Un bellissimo esempio di un’iniziativa scolastica che mette insieme plurilinguismo e poesia, superando l’idea che ci siano lingue più o meno importanti è quello raccontato nel libro della poetessa Chandra Livia Candiani “Ma dove sono le parole?“, che ha condotto per anni seminari di poesia nelle scuole primarie delle periferie multietniche di Milano.

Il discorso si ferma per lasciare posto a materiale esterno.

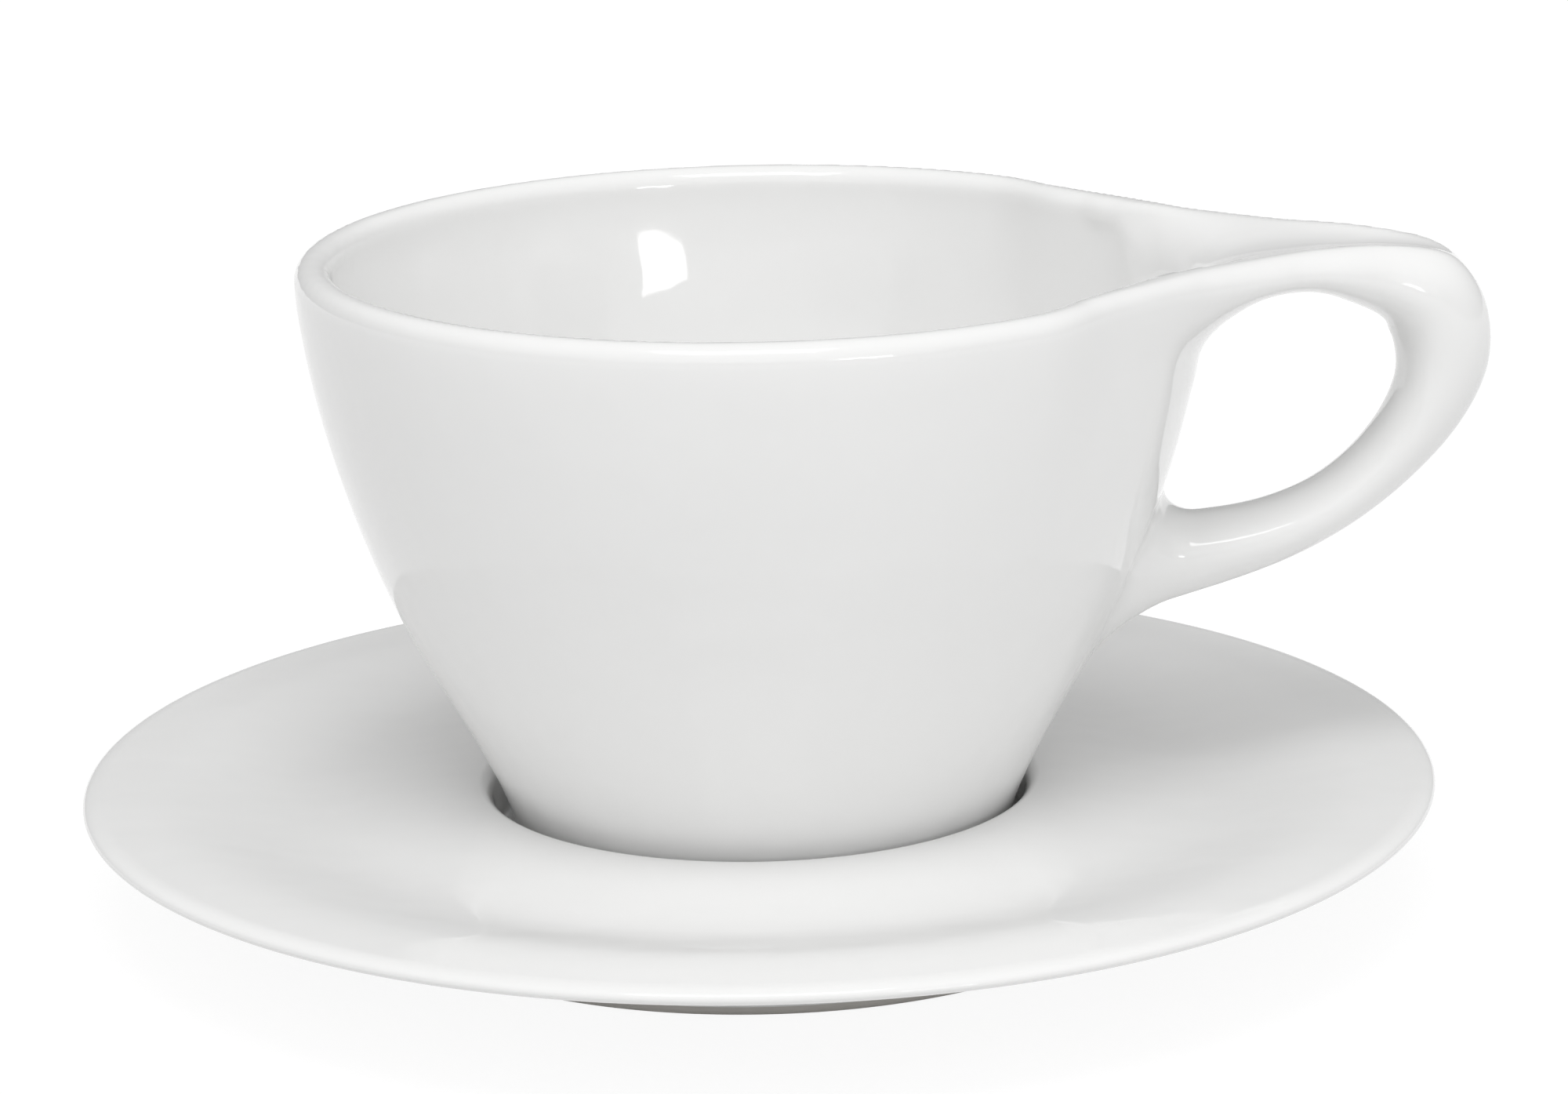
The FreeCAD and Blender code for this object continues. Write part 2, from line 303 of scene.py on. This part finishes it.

Chandra Livia Candiani, tra le migliori poetesse italiane contemporanee, in una intervista sul blog Il primo amore afferma: “Un verso di un anonimo poeta nicaraguense dice: «Un poeta siente»: un poeta sente, percepisce, avverte, intende, ha sentore e presentimento. E così giochiamo con il sentire e scriviamo le tracce che i sensi lasciano in noi.” – E ancora:

chiedo spesso ai bambini, oltre al nome e all’età, di dire il loro “paese-radice”. Ho pensato di chiamare così il paese da cui vengono o da cui vengono i loro genitori. E la ragione è che nel tempo ho scoperto che, quando scrivono, la poesia li fa tornare alle loro radici, come dire, per esempio i bambini cinesi scrivono poesie sul fluire, sull’andare insieme alla corrente, sulle stagioni e sull’impermanenza. Come se tornassero a una fonte culturale che viene trasmessa alle cellule, dall’aria, dal cibo, dalla lingua, dalle abitudini, dai sogni. Come una bambina del Marocco che una volta ha scritto: «A me qui mancano tantissimo i mercati», una scheggia che mi ha dato il senso di un intero mondo di colori, di odori, di voci, di scambi andato in frantumi. E poi è un modo per fargli sentire che le differenze sono ricchezze.”